There are good reasons for these doubts, and on foreign affairs, Mr. Sanders is very much an establishment-aligned actor - at least formally. Because this fact erodes his strongest base, he just recently attacked Israeli leader Mr. Netanyahu, using disparaging language which is no doubt deserved. Additionally, Mr. Sanders said he would "consider" moving the United States embassy back to Tel Aviv.

These are tactically wise moves for Mr. Sanders. Given the attacks from media, one might otherwise think it would be an opportune time to publicly cozy up to AIPAC - but this too would be a Corbynesque error of gross proportions.

By staying on message, Mr. Sanders will have a fighting chance to displace an incumbent Republican president - something that only happened three times (Taft, Hoover, and Bush 41) in the 20th century.

Donald Trump is saving his best ammunition on Mr. Sanders for the big showdown, should Mr. Sanders win the Democrat nomination.
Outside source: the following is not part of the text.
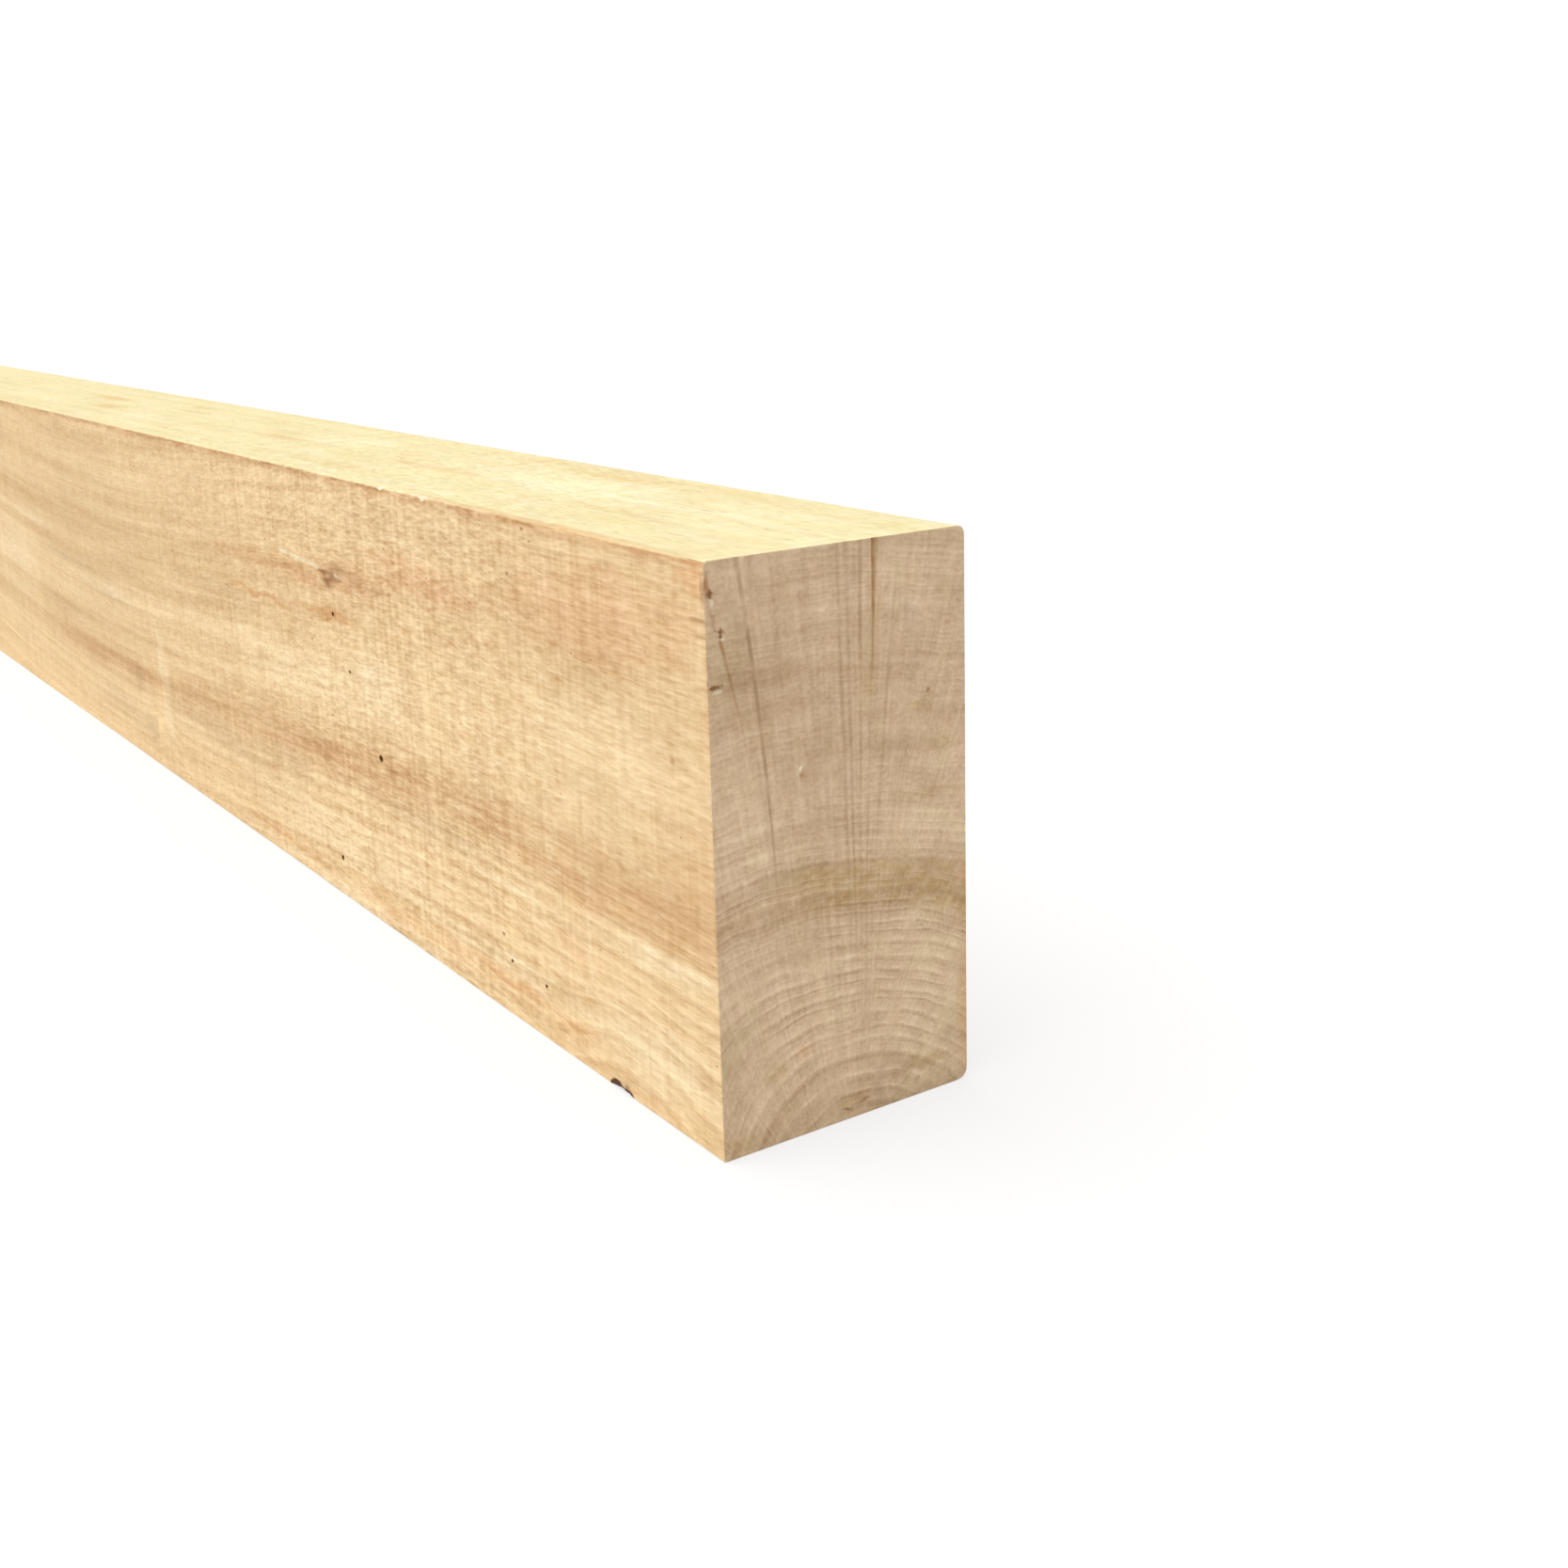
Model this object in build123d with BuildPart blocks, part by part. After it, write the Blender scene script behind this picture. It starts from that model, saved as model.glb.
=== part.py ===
"""Fresh-sawn oak beam, one piece of stock, standing on its narrow edge.

X runs along the beam, and the cut end with the drying checks is at +X.
Y runs across the narrow section: the front wide side is at -Y, the back one at +Y.
Z is up, and the beam rests on z = 0. All sizes are in millimetres.
"""

from build123d import *
from math import pi, sin
import os

# The stock: nominal 100 x 200 mm section, cut a little full while green, and its length.
beam_length = 2400
beam_width = 104
beam_height = 200

# The back arrises are worn round, the lower one most.
top_back_radius = 3.0
bottom_back_radius = 4.2

# The front arrises are eased by a facet whose depth wanders along the beam in a beating wave.
top_front_ease = 0.45
top_front_wander = 0.25
top_front_wave = 640
bottom_front_ease = 0.35
bottom_front_wander = 0.2
bottom_front_wave = 470
wave_beat = 2.7
ease_step = 80

# Drying checks open on the cut end, follow the rays and close inside the wood.
# A mouth's points are (distance across, distance down from the top).
# The main check is measured across from the middle of the section, the others from the front side.
main_check_start = (13.1, -1.5)
main_check_bend = (12.9, 24)
main_check_tip = (12.0, 52)
main_check_width = 0.8
main_check_depth = 45

long_check_start = (12.4, 8)
long_check_bend = (19.0, 52)
long_check_tip = (23.6, 110)
long_check_width = 0.55
long_check_depth = 32

short_check_start = (5.4, 26)
short_check_bend = (11.1, 50)
short_check_tip = (16.8, 76)
short_check_width = 0.55
short_check_depth = 24

# A fissure in the grain at a small knot on the front side, which dips towards the cut end.
# Its floor is smaller than its mouth.
knot_from_end = 313
knot_from_top = 46.0
knot_length = 32
knot_height = 4.2
knot_depth = 2.4
knot_floor_share = 0.45
knot_dip = 4

# Borer's pin holes on the front side: distance from the cut end, height, radius and depth.
# The tunnels lean away from the cut end as they go in.
pin_holes = [
    (268.5, 79.1, 1.25, 9),
    (312.0, 136.8, 0.8, 5),
    (324.4, 19.0, 1.0, 7),
    (297.0, 112.8, 0.6, 4),
    (149.7, 23.2, 0.6, 4),
    (121.6, 21.9, 0.6, 4),
]
pin_hole_lean = 42

# A bark pocket that the saw opened on the lower front arris.
pocket_from_end = 68
pocket_length = 16
pocket_radius = 2.4

# What is missing from the upper front arris: distance from the cut end, length and radius.
# The first is the worn corner, the others are a splinter and a nick.
arris_chips = [(0, 22, 1.5), (205.5, 13, 1.2), (248, 8, 1.0)]

# Pits torn into the cut end: distance from the front side and from the top, length and radius.
# The upright ones lie along the end, and the level one comes out on the front side.
upright_pits = [(2.2, 10.6, 3.4, 1.1), (5.7, 23.1, 2.8, 1.1)]
level_pits = [(2.2, 40.2, 5.4, 0.9)]

# How far a cutting shape runs past the face that it opens.
cut_overrun = 0.5

front = -beam_width / 2
cut_end = beam_length / 2
along = (1, 0, 0)
across = (0, 1, 0)
up = (0, 0, 1)


def build_blank():
    """The sawn section with its two worn back arrises, drawn out to the stock's length."""
    with BuildPart() as blank:
        with BuildSketch(Plane.YZ.offset(-cut_end)) as section:
            with Locations((0, beam_height / 2)):
                Rectangle(beam_width, beam_height)
            # In the sketch X runs across the section and Y runs up.
            fillet(section.vertices().group_by(Axis.X)[-1].sort_by(Axis.Y)[0], bottom_back_radius)
            fillet(section.vertices().group_by(Axis.X)[-1].sort_by(Axis.Y)[-1], top_back_radius)
        extrude(amount=beam_length)
    return blank.part


def build_arris_ease(height, inward, ease, wander, wave):
    """What a wandering facet takes off the front arris at this height.

    It is drawn in the plane that halves the corner: along the beam, and inward from the arris.
    """
    reach = cut_end + ease_step
    steps = round(2 * reach / ease_step)
    halving_plane = Plane(origin=(0, front, height), x_dir=along, z_dir=Vector(along).cross(Vector(inward)))
    points = []
    for step in range(steps + 1):
        x = -reach + 2 * reach * step / steps
        beating = sin(2 * pi * x / wave) * sin(2 * pi * x / (wave_beat * wave))
        points.append((x, ease + wander * beating))
    outside = 2 * (ease + wander)
    with BuildPart() as facet:
        with BuildSketch(halving_plane):
            with BuildLine():
                edge = Spline(*points)
                Polyline(edge @ 0, (-reach, -outside), (reach, -outside), edge @ 1)
            make_face()
        extrude(amount=2 * outside, both=True)
    return facet.part


def build_drying_check(datum, start, bend, tip, width, depth):
    """A crack, widest where it starts, that bends with the rays and closes inside the wood."""
    start_point = Vector(datum + start[0], beam_height - start[1])
    bend_point = Vector(datum + bend[0], beam_height - bend[1])
    tip_point = Vector(datum + tip[0], beam_height - tip[1])
    middle = (start_point + tip_point) / 2
    half_gap = (tip_point - start_point).rotate(Axis.Z, 90).normalized() * (width / 2)
    with BuildPart() as check:
        with BuildSketch(Plane.YZ.offset(cut_end)) as mouth:
            with BuildLine():
                near_lip = Spline(start_point - half_gap, bend_point - half_gap, tip_point)
                far_lip = Spline(start_point + half_gap, bend_point + half_gap, tip_point)
                Line(near_lip @ 0, far_lip @ 0)
            make_face()
        loft(sections=[mouth.sketch, Vertex(cut_end - depth, middle.X, middle.Y)])
    return check.part


def build_knot_fissure():
    """A lens-shaped opening along the grain, which narrows to its floor."""
    centre = (cut_end - knot_from_end, front, beam_height - knot_from_top)
    side = Plane(origin=centre, x_dir=along, z_dir=across).rotated((0, knot_dip, 0))
    with BuildPart() as fissure:
        for inset, share in ((-cut_overrun, 1), (knot_depth, knot_floor_share)):
            half_length = knot_length / 2 * share
            half_height = knot_height / 2 * share
            with BuildSketch(side.offset(inset)):
                with BuildLine():
                    lip = ThreePointArc((-half_length, 0), (0, -half_height), (half_length, 0))
                    ThreePointArc(lip @ 1, (0, half_height), lip @ 0)
                make_face()
        loft()
    return fissure.part


def build_pin_hole(from_end, height, radius, depth):
    """A leaning round tunnel, which meets the front side as an oval."""
    mouth = Plane(origin=(cut_end - from_end, front, height), x_dir=along, z_dir=across)
    with BuildPart(mouth.rotated((0, 0, pin_hole_lean))) as hole:
        Cylinder(radius, 2 * depth)
    return hole.part


def build_spindle(centre, direction, aside, length, radius):
    """A spindle along a direction that tapers to both its ends, for a chip, a pit or the pocket.

    It is drawn in the plane that is square to the direction aside.
    """
    with BuildPart() as spindle:
        with BuildSketch(Plane(origin=centre, x_dir=direction, z_dir=aside)):
            with BuildLine():
                arc = ThreePointArc((-length / 2, 0), (0, radius), (length / 2, 0))
                Line(arc @ 1, arc @ 0)
            make_face()
        revolve(axis=Axis(centre, direction))
    return spindle.part


cuts = [
    build_arris_ease(beam_height, (0, 1, -1), top_front_ease, top_front_wander, top_front_wave),
    build_arris_ease(0, (0, 1, 1), bottom_front_ease, bottom_front_wander, bottom_front_wave),
    build_drying_check(
        0, main_check_start, main_check_bend, main_check_tip, main_check_width, main_check_depth
    ),
    build_drying_check(
        front, long_check_start, long_check_bend, long_check_tip, long_check_width, long_check_depth
    ),
    build_drying_check(
        front, short_check_start, short_check_bend, short_check_tip, short_check_width, short_check_depth
    ),
    build_knot_fissure(),
    build_spindle((cut_end - pocket_from_end, front, 0), along, across, pocket_length, pocket_radius),
]
for from_end, height, radius, depth in pin_holes:
    cuts.append(build_pin_hole(from_end, height, radius, depth))
for from_end, length, radius in arris_chips:
    cuts.append(build_spindle((cut_end - from_end, front, beam_height), along, across, length, radius))
for direction, pits in ((up, upright_pits), (across, level_pits)):
    for inward, down, length, radius in pits:
        place = (cut_end, front + inward, beam_height - down)
        cuts.append(build_spindle(place, direction, along, length, radius))

with BuildPart() as oak_beam:
    add(build_blank())
    for cut in cuts:
        add(cut, mode=Mode.SUBTRACT)

oak_beam.part.label = "oak_beam"
os.makedirs("parts", exist_ok=True)
export_step(oak_beam.part, "parts/oak_beam.step")
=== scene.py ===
"""A fresh-sawn oak beam on a pale studio floor, laid out as a Blender add-on."""

from math import cos, pi, radians, sin

import bmesh
import bpy
import numpy as np
from mathutils import Matrix, Vector, noise


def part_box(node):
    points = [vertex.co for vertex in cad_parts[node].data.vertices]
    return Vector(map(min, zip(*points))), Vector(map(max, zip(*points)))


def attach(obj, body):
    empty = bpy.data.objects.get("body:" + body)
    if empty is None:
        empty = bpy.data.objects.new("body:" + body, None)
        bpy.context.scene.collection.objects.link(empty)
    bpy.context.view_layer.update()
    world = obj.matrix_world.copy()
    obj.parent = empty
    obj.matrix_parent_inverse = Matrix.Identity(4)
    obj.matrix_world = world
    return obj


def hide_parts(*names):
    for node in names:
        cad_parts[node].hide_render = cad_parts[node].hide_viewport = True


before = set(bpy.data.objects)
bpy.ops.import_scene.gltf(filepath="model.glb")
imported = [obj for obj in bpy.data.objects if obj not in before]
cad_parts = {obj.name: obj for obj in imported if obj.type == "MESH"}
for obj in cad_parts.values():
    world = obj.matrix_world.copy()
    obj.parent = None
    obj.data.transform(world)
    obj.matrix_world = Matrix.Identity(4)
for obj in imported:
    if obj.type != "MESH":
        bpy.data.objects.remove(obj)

bl_info = {
    "name": "Oak beam",
    "version": (1, 0, 0),
    "blender": (4, 5, 0),
    "location": "3D View > Sidebar > Oak beam",
    "description": "Builds a fresh-sawn oak beam and a plain studio to look at it in",
    "category": "Add Mesh",
}

NODE = "oak_beam"
MM = 0.001
LENGTH, WIDTH, HEIGHT = (round((high - low) / MM) for low, high in zip(*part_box(NODE)))
CUT_END = LENGTH / 2
FRONT = -WIDTH / 2
TOP = HEIGHT

# The beam's features, in millimetres. They are where the solids have them, within a few millimetres,
# and go in less deep, as far as the eye sees.
# Front arrises: how deep the easing facet cuts, how far that wanders, and the length of its wave.
TOP_FRONT_EASE = (0.45, 0.25, 640)
BOTTOM_FRONT_EASE = (0.35, 0.2, 470)
WAVE_BEAT = 2.7
TOP_BACK_RADIUS = 3.0
BOTTOM_BACK_RADIUS = 4.2
# A round of radius r takes this share of r off a square corner, along the line that halves it.
ROUND_CUT = 2 ** 0.5 - 1

# Drying checks on the cut end: start, bend and tip as (across from the front side, down from the
# top), the width of the mouth, how deep the groove is, the mark that its wood is given, and how
# strongly that shows at four places from start to tip.
CHECKS = [
    ((65.1, -1.5), (64.9, 24), (64.0, 52), 1.1, 0.4, "stain", (1.0, 1.0, 0.8, 0.0)),
    ((12.0, 0), (18.6, 48), (24.6, 124), 1.2, 0.12, "ray_line", (0.5, 0.95, 0.75, 0.1)),
    ((5.4, 26), (10.4, 46), (17.6, 80), 0.9, 0.12, "stain", (0.9, 0.7, 0.2, 0.0)),
]
CHECK_PLACES = (0.0, 0.2, 0.6, 1.0)
# Knot on the front side: distance from the cut end and from the top, length and dip.
KNOT = (313, 46.0, 27, radians(4))
KNOT_HEIGHT = 5.0
KNOT_DEPTH = 0.9
# Borer's pin holes on the front side: distance from the cut end, height, radius and depth.
PIN_HOLES = [
    (268.5, 79.1, 1.25, 2.2),
    (312.0, 136.8, 0.8, 1.5),
    (324.4, 19.0, 1.0, 1.8),
    (297.0, 112.8, 0.6, 0.8),
    (149.7, 23.2, 0.6, 0.8),
    (121.6, 21.9, 0.6, 0.8),
]
PIN_HOLE_LEAN = radians(42)
# Pale lips by the knot, partly pale torn wood and partly a painted highlight along its upper rim: both
# ends as (distance from the cut end, down from the top).
KNOT_LIPS = [((378, 41.0), (322, 43.6)), ((309, 44.8), (299, 46.2)), ((290, 48.6), (276, 50.0))]
# What is gone from the front arrises: distance from the cut end, length, depth, height, the mark that
# the wood is given there and how strongly it shows. The first is the worn corner, then come a splinter
# and a nick, and the last is the bark pocket.
ARRIS_LOSSES = [
    (0, 22, 0.9, TOP, "fresh", 0.0),
    (205.5, 13, 1.0, TOP, "fresh", 0.8),
    (248, 8, 0.9, TOP, "fresh", 0.8),
    (67, 17, 0.9, 0, "bark", 1.0),
]
# How high the bark in the pocket reaches up the front side.
BARK_RISE = 3.1
# Pits in the cut end by its front arris: across, down from the top, half width, half height, depth.
END_PITS = [(2.2, 10.6, 1.0, 1.5, 0.6), (5.7, 23.1, 1.1, 1.1, 0.6), (2.4, 40.2, 2.4, 0.8, 0.6)]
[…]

Calling Bernie Sanders a communist or a socialist will not go far enough in a country where 40% of Americans are socialists and some 11% have said in polling that they would prefer communism over the present system. While that 11% is within that 40%, that is an extremely motivated and broad base that will see voter turnout at least as high as Obamas 2008 gambit, and that alone could potentially be enough to beat Donald Trump.